Description of the task — Repeat the listing in full. Nothing may be added or left out.

########################################

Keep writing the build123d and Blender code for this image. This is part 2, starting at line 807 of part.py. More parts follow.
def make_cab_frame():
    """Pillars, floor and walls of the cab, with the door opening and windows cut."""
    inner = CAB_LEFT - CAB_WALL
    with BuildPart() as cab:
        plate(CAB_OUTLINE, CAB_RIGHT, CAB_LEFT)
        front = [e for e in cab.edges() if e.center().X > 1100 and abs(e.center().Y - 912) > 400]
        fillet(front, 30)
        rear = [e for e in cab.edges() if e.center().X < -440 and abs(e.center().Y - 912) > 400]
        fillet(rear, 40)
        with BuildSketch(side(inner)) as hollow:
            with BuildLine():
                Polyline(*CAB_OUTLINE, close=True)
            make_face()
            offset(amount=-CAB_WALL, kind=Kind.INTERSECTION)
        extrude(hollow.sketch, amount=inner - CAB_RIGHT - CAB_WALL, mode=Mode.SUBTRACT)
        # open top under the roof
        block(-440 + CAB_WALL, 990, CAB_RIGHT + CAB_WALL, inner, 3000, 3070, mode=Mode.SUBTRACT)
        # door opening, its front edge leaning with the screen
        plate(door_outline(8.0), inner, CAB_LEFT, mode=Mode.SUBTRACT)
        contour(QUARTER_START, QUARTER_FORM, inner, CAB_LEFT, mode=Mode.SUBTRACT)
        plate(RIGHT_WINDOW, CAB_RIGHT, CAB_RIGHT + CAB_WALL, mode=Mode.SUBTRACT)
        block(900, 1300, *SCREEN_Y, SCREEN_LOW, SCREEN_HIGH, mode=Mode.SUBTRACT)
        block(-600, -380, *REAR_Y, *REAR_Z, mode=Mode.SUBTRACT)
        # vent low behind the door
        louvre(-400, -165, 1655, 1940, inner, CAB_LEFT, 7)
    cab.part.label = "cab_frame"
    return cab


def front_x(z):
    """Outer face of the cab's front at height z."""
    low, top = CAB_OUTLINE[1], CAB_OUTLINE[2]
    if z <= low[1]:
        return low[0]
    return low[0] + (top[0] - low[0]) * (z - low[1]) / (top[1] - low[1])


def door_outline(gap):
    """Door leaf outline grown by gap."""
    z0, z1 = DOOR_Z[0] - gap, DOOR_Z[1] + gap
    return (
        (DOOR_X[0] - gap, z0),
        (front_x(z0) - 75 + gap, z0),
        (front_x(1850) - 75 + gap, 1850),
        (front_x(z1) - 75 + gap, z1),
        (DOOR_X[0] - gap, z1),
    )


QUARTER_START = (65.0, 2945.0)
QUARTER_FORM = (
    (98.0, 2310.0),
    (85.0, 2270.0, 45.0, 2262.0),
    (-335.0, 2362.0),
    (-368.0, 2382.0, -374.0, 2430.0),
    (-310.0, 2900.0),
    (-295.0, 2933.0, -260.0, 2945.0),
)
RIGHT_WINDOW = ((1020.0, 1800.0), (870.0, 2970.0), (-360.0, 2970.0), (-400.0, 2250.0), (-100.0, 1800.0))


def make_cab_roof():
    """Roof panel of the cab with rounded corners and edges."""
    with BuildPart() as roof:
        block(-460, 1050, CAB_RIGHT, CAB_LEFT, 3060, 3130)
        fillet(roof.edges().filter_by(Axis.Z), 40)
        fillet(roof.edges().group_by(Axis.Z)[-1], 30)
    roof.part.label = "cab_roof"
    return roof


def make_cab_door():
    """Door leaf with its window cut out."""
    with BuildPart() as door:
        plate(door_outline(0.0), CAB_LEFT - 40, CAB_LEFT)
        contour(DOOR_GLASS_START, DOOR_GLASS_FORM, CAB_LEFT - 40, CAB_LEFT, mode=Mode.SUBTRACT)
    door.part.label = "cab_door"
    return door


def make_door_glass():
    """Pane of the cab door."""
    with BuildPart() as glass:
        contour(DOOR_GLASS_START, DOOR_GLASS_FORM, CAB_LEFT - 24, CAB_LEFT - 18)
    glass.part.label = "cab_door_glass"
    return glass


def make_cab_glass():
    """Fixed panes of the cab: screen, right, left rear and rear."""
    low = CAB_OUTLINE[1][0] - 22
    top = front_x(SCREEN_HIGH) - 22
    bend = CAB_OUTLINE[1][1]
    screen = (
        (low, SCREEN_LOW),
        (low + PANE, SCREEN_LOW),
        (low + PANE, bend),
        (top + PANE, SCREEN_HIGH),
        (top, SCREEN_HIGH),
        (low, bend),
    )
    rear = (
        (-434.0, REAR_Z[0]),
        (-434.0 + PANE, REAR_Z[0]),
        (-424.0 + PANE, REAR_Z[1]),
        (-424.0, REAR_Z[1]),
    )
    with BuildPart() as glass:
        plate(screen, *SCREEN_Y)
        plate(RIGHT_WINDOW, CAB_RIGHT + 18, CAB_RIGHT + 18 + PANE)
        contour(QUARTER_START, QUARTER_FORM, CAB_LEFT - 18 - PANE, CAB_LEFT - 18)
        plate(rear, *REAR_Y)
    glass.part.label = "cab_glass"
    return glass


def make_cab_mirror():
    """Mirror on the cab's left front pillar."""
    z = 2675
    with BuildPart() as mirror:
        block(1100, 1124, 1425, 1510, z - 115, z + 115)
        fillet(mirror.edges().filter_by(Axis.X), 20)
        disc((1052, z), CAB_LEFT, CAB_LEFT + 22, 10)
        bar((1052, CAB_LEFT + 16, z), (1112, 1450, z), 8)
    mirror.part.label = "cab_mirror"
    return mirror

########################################

The reply —
Keep writing the build123d and Blender code for this image. This is part 2, starting at line 807 of part.py. More parts follow.
def make_cab_frame():
    """Pillars, floor and walls of the cab, with the door opening and windows cut."""
    inner = CAB_LEFT - CAB_WALL
    with BuildPart() as cab:
        plate(CAB_OUTLINE, CAB_RIGHT, CAB_LEFT)
        front = [e for e in cab.edges() if e.center().X > 1100 and abs(e.center().Y - 912) > 400]
        fillet(front, 30)
        rear = [e for e in cab.edges() if e.center().X < -440 and abs(e.center().Y - 912) > 400]
        fillet(rear, 40)
        with BuildSketch(side(inner)) as hollow:
            with BuildLine():
                Polyline(*CAB_OUTLINE, close=True)
            make_face()
            offset(amount=-CAB_WALL, kind=Kind.INTERSECTION)
        extrude(hollow.sketch, amount=inner - CAB_RIGHT - CAB_WALL, mode=Mode.SUBTRACT)
        # open top under the roof
        block(-440 + CAB_WALL, 990, CAB_RIGHT + CAB_WALL, inner, 3000, 3070, mode=Mode.SUBTRACT)
        # door opening, its front edge leaning with the screen
        plate(door_outline(8.0), inner, CAB_LEFT, mode=Mode.SUBTRACT)
        contour(QUARTER_START, QUARTER_FORM, inner, CAB_LEFT, mode=Mode.SUBTRACT)
        plate(RIGHT_WINDOW, CAB_RIGHT, CAB_RIGHT + CAB_WALL, mode=Mode.SUBTRACT)
        block(900, 1300, *SCREEN_Y, SCREEN_LOW, SCREEN_HIGH, mode=Mode.SUBTRACT)
        block(-600, -380, *REAR_Y, *REAR_Z, mode=Mode.SUBTRACT)
        # vent low behind the door
        louvre(-400, -165, 1655, 1940, inner, CAB_LEFT, 7)
    cab.part.label = "cab_frame"
    return cab


def front_x(z):
    """Outer face of the cab's front at height z."""
    low, top = CAB_OUTLINE[1], CAB_OUTLINE[2]
    if z <= low[1]:
        return low[0]
    return low[0] + (top[0] - low[0]) * (z - low[1]) / (top[1] - low[1])


def door_outline(gap):
    """Door leaf outline grown by gap."""
    z0, z1 = DOOR_Z[0] - gap, DOOR_Z[1] + gap
    return (
        (DOOR_X[0] - gap, z0),
        (front_x(z0) - 75 + gap, z0),
        (front_x(1850) - 75 + gap, 1850),
        (front_x(z1) - 75 + gap, z1),
        (DOOR_X[0] - gap, z1),
    )


QUARTER_START = (65.0, 2945.0)
QUARTER_FORM = (
    (98.0, 2310.0),
    (85.0, 2270.0, 45.0, 2262.0),
    (-335.0, 2362.0),
    (-368.0, 2382.0, -374.0, 2430.0),
    (-310.0, 2900.0),
    (-295.0, 2933.0, -260.0, 2945.0),
)
RIGHT_WINDOW = ((1020.0, 1800.0), (870.0, 2970.0), (-360.0, 2970.0), (-400.0, 2250.0), (-100.0, 1800.0))


def make_cab_roof():
    """Roof panel of the cab with rounded corners and edges."""
    with BuildPart() as roof:
        block(-460, 1050, CAB_RIGHT, CAB_LEFT, 3060, 3130)
        fillet(roof.edges().filter_by(Axis.Z), 40)
        fillet(roof.edges().group_by(Axis.Z)[-1], 30)
    roof.part.label = "cab_roof"
    return roof


def make_cab_door():
    """Door leaf with its window cut out."""
    with BuildPart() as door:
        plate(door_outline(0.0), CAB_LEFT - 40, CAB_LEFT)
        contour(DOOR_GLASS_START, DOOR_GLASS_FORM, CAB_LEFT - 40, CAB_LEFT, mode=Mode.SUBTRACT)
    door.part.label = "cab_door"
    return door


def make_door_glass():
    """Pane of the cab door."""
    with BuildPart() as glass:
        contour(DOOR_GLASS_START, DOOR_GLASS_FORM, CAB_LEFT - 24, CAB_LEFT - 18)
    glass.part.label = "cab_door_glass"
    return glass


def make_cab_glass():
    """Fixed panes of the cab: screen, right, left rear and rear."""
    low = CAB_OUTLINE[1][0] - 22
    top = front_x(SCREEN_HIGH) - 22
    bend = CAB_OUTLINE[1][1]
    screen = (
        (low, SCREEN_LOW),
        (low + PANE, SCREEN_LOW),
        (low + PANE, bend),
        (top + PANE, SCREEN_HIGH),
        (top, SCREEN_HIGH),
        (low, bend),
    )
    rear = (
        (-434.0, REAR_Z[0]),
        (-434.0 + PANE, REAR_Z[0]),
        (-424.0 + PANE, REAR_Z[1]),
        (-424.0, REAR_Z[1]),
    )
    with BuildPart() as glass:
        plate(screen, *SCREEN_Y)
        plate(RIGHT_WINDOW, CAB_RIGHT + 18, CAB_RIGHT + 18 + PANE)
        contour(QUARTER_START, QUARTER_FORM, CAB_LEFT - 18 - PANE, CAB_LEFT - 18)
        plate(rear, *REAR_Y)
    glass.part.label = "cab_glass"
    return glass


def make_cab_mirror():
    """Mirror on the cab's left front pillar."""
    z = 2675
    with BuildPart() as mirror:
        block(1100, 1124, 1425, 1510, z - 115, z + 115)
        fillet(mirror.edges().filter_by(Axis.X), 20)
        disc((1052, z), CAB_LEFT, CAB_LEFT + 22, 10)
        bar((1052, CAB_LEFT + 16, z), (1112, 1450, z), 8)
    mirror.part.label = "cab_mirror"
    return mirror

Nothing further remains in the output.